A waste water outflow pipe at low tide on the English south coast. Bloomberg

“Everyone is holding their breath. An aggressive bid from the regulator in the draft that comes out in July would send panic into the market,” says one industry insider.

It is already tough to raise money, he says. “Investors wonder if they can really trust the water regulator, and the politics. Will they ever get a return? You have to raise at a discount to the share price or asset base – that is dilutive and value-destructive.”

Ofwat’s July release is just a draft, with a final determination in December. If the companies challenge that, it could take the Competition and Markets Authority until September next year to resolve the spat.

“Companies would continue to operate but would be in a bit of limbo about what their investment and returns would be,” the insider says.

The industry is vaguely hopeful.
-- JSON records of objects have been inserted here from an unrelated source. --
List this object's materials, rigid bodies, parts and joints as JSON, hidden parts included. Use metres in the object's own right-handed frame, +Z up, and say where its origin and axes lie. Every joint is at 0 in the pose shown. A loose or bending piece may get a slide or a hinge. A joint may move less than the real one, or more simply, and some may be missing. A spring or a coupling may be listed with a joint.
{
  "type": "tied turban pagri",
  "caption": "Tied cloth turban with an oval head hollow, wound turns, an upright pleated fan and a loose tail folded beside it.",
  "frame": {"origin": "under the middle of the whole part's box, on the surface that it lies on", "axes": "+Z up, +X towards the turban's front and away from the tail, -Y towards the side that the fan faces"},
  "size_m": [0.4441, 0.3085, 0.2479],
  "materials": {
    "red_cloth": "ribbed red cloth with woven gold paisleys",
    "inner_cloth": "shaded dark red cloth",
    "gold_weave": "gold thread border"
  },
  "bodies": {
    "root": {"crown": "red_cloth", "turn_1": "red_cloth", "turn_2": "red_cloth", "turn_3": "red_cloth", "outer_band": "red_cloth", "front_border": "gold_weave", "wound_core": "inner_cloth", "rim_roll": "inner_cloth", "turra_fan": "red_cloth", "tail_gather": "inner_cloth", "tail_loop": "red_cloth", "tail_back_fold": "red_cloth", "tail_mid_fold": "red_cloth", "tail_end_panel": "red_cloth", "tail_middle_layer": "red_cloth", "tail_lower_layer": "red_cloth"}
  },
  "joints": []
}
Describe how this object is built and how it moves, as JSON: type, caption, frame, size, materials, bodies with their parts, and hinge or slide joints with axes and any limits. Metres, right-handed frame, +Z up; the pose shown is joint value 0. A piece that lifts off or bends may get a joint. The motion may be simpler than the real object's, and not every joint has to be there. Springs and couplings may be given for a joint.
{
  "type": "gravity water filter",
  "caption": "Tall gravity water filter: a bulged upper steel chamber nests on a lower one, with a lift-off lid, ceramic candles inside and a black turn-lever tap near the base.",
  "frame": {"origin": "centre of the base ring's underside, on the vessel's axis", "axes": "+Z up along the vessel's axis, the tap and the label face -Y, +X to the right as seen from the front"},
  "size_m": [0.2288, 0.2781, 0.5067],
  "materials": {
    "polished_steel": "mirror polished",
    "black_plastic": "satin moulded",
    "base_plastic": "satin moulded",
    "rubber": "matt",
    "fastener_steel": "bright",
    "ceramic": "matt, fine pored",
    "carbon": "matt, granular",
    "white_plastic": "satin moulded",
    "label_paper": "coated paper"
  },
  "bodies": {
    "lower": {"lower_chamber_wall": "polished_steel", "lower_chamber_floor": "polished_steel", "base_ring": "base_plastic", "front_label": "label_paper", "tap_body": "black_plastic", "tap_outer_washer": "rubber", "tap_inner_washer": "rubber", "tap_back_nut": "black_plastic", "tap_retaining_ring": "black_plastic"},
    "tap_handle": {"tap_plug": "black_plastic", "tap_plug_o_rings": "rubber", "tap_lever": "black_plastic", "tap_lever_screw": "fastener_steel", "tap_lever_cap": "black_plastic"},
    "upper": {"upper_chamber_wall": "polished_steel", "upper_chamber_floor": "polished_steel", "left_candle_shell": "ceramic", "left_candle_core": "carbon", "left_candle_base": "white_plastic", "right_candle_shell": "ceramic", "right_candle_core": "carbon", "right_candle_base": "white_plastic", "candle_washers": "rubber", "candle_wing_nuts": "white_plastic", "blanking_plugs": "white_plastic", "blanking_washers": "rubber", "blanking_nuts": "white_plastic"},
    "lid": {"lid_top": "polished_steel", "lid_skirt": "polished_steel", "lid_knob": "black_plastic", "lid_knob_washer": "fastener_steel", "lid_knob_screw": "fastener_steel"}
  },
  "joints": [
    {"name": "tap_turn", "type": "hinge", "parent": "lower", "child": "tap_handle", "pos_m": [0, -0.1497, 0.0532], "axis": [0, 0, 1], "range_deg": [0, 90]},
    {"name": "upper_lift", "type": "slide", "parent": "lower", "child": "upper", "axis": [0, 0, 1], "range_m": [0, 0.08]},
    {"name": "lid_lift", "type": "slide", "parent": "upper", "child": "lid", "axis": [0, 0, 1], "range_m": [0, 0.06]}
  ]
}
One investor says he “can’t see any way forward other than the regulator readjusting the balance a bit more towards investment and financial returns”.

Moody’s and Barclays have expressed similar optimism, but with the caveat that the sector’s politics can be unpredictable.

Either way, Macquarie will still be right in the thick of it. Its utility Southern Water will need to tap the debt markets again in the coming year, and it will need Ofwat to help restore investor confidence.

Southern Water is also not planning to pay a dividend until performance picks up, even though investors in Macquarie Super Core Infrastructure Fund rely on dividend yield as well as capital growth.

Macquarie Asset Management’s head of utilities in Europe, Will Price, says the challenge at Southern, as at all water companies, is to get the Victorian-era combined stormwater and sewerage systems up to scratch, particularly as they come under greater strain from population growth and climate change.

“Another step-change in investment will be needed to deliver new water supplies and leakage reduction alongside a redesign of the waste-water network,” he tells the Financial Review.

“Moving Southern Water from the bottom quarter of the industry league table will take time, but we are focused on providing the financing and skills that are needed to accelerate its transformation.”

Macquarie’s approach to Southern looks and feels very different to the Thames Water story. And the company is certainly keen to make sure of that.

Still, after getting scalded in the British media, it was a bold move on Macquarie’s part to go back into the country’s water sector.

Perhaps the fund managers involved are keeping the words of Greek philosopher Heraclitus pinned to their corkboards: “No man ever steps in the same river twice. For it is not the same river, and he is not the same man.”